Lucifer Falls tries to steal our souls!
“Why don’t you climb up on that ledge to take a photo,” Paul said. “That way you’ll cut out all that stuff in the foreground.”
I mumbled a response about how I kind of liked the stuff in the foreground, but what I was thinking was, “Nice try, Lucifer. I’m not going to make it that easy for you.”
Lucifer had already made me dizzy, the way he popped out of the forest with no warning. One minute, you’re walking through a typical hardwood forest in Robert Treman State Park, south of Ithaca. The next, you’re standing on the edge of a 150-foot gorge, gaping at the glorious Lucifer Falls on the other side of the glen. It was all so unexpected and so dramatic that it was disorienting. If I had climbed up on the ledge, I probably would have just tipped over, then Paul would have jumped after me, and there you’d have it. Two more souls in the hopper.
Since Lucifer didn’t get to steal our souls at his eponymous waterfall, he decided to immediately begin punishing us by making us climb down a massive stone behemoth called the Cliff Staircase. The punishment continued on the gorge trail, where we were subjected to countless stairways that climbed up and down the bluffs alongside the stream. Our knees turned to jelly, but we pushed on, marveling at the steep-sided gorge.

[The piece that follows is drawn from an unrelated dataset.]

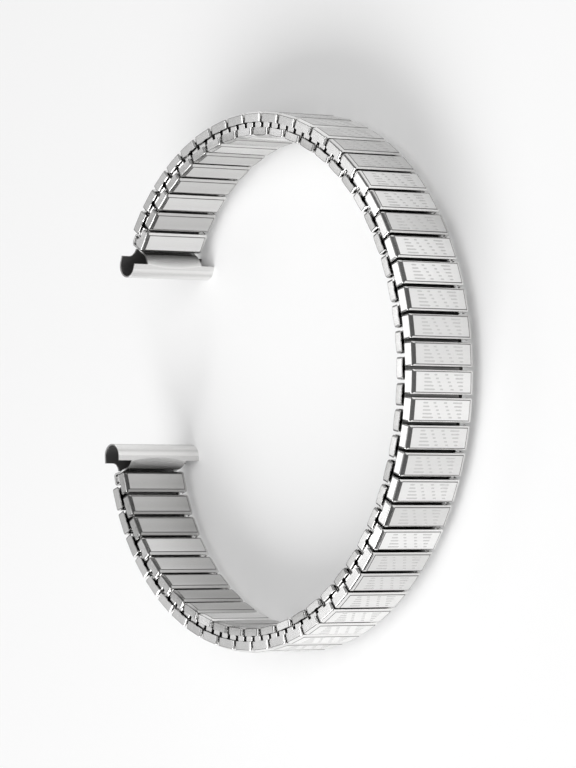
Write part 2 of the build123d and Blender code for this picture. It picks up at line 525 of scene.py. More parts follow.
def thicken(
    mesh: bpy.types.Mesh,
    name: str,
    sheet: float,
    side: int,
    eased: float = 0.0,
) -> bpy.types.Mesh:
    """Give an open skin its sheet thickness.

    Args:
        mesh: The skin.
        name: Name of the new mesh.
        sheet: Thickness in millimetres.
        side: Sign of the way that the skin's face looks along Y, to thicken it inward. With 0
            the skin is the middle of the sheet.
        eased: Size of the eased edges in millimetres, if any.

    Returns:
        The closed mesh.
    """
    work = bmesh.new()
    work.from_mesh(mesh)
    work.normal_update()
    lean = sum(face.normal.y * face.calc_area() for face in work.faces)
    if lean * side < 0:
        bmesh.ops.reverse_faces(work, faces=work.faces)
    work.to_mesh(mesh)
    work.free()
    carrier = bpy.data.objects.new(name + "_carrier", mesh)
    bpy.context.scene.collection.objects.link(carrier)
    shell = carrier.modifiers.new("sheet", "SOLIDIFY")
    shell.thickness = sheet * MM
    shell.offset = -1.0 if side else 0.0
    shell.use_even_offset = True
    shell.use_quality_normals = True
    if eased:
        ease = carrier.modifiers.new("eased edges", "BEVEL")
        ease.width = eased * MM
        ease.segments = 2
        ease.limit_method = "ANGLE"
        ease.angle_limit = math.radians(EASED_EDGE_DEGREES)
    seen = carrier.evaluated_get(bpy.context.evaluated_depsgraph_get())
    solid = bpy.data.meshes.new_from_object(seen)
    solid.name = name
    bpy.data.objects.remove(carrier)
    bpy.data.meshes.remove(mesh)
    work = bmesh.new()
    work.from_mesh(solid)
    mark_folds(work)
    work.to_mesh(solid)
    work.free()
    return solid


@dataclass
class FlatTube:
    """A flattened tube, open at both ends, with rounded long edges."""

    name: str
    half_length: float
    low: float
    high: float
    half_width: float
    sheet: float
    bend: float = 0.14
    least_bend: float = 0.02
    steps: int = 4

    def _outline(self, inset: float) -> Loop:
        """The tube's cross-section.

        Args:
            inset: How far inside the outer surface it lies.

        Returns:
            Its points, once round.
        """
        radius = max(self.least_bend, self.bend - inset)
        x, low, high = self.half_length - inset, self.low + inset, self.high - inset
        corners = [
            (x - radius, high - radius, 0),
            (radius - x, high - radius, 90),
            (radius - x, low + radius, 180),
            (x - radius, low + radius, 270),
        ]
        outline: Loop = []
        for cx, cy, start in corners:
            for step in range(self.steps + 1):
                angle = math.radians(start + 90 * step / self.steps)
                outline.append((cx + radius * math.cos(angle), cy + radius * math.sin(angle)))
        return outline

    def build(self) -> bpy.types.Mesh:
        """Make the tube's mesh.

        Returns:
            The closed mesh.
        """
        points: list[Point] = []
        faces: list[list[int]] = []
        outer, inner = self._outline(0.0), self._outline(self.sheet)
        rings = []
        for outline, end in ((inner, 1), (outer, 1), (outer, -1), (inner, -1)):
            start = len(points)
            points += [(x, y, end * self.half_width) for x, y in outline]
            rings.append(list(range(start, len(points))))
        for first, second in zip(rings, rings[1:] + rings[:1]):
            bridge(faces, first, second)
        return make_mesh(self.name, points, faces, Shading.FOLDED)


@dataclass
class Plate:
    """A flat plate with eased edges, such as the inner link's closing wall."""

    name: str
    half_length: float
    low: float
    high: float
    half_width: float
    ease: float = 0.02

    def build(self) -> bpy.types.Mesh:
        """Make the plate's mesh.

        Returns:
            The closed mesh.
        """
        points: list[Point] = []
        faces: list[list[int]] = []
        rings = []
        levels = (
            (self.low, self.ease),
            (self.low + self.ease, 0.0),
            (self.high - self.ease, 0.0),
            (self.high, self.ease),
        )
        for y, inset in levels:
            start = len(points)
            x, z = self.half_length - inset, self.half_width - inset
            points += [(x, y, z), (-x, y, z), (-x, y, -z), (x, y, -z)]
            rings.append(list(range(start, start + 4)))
        for first, second in zip(rings, rings[1:]):
            bridge(faces, first, second)
        faces += [rings[0], rings[-1][::-1]]
        return make_mesh(self.name, points, faces, Shading.FLAT)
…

When Lucifer saw how much we were enjoying ourselves (and how sore our muscles would be the following day), he decided to relent and let us leave in peace. He could see how much I wanted to return to the park, and how many people I wanted to bring back to this amazing place. And there was a frail-looking, elderly couple approaching the overlook. He could wait.
Don’t climb up on the ledge! It’s crumbly, sedimentary rock, you fools!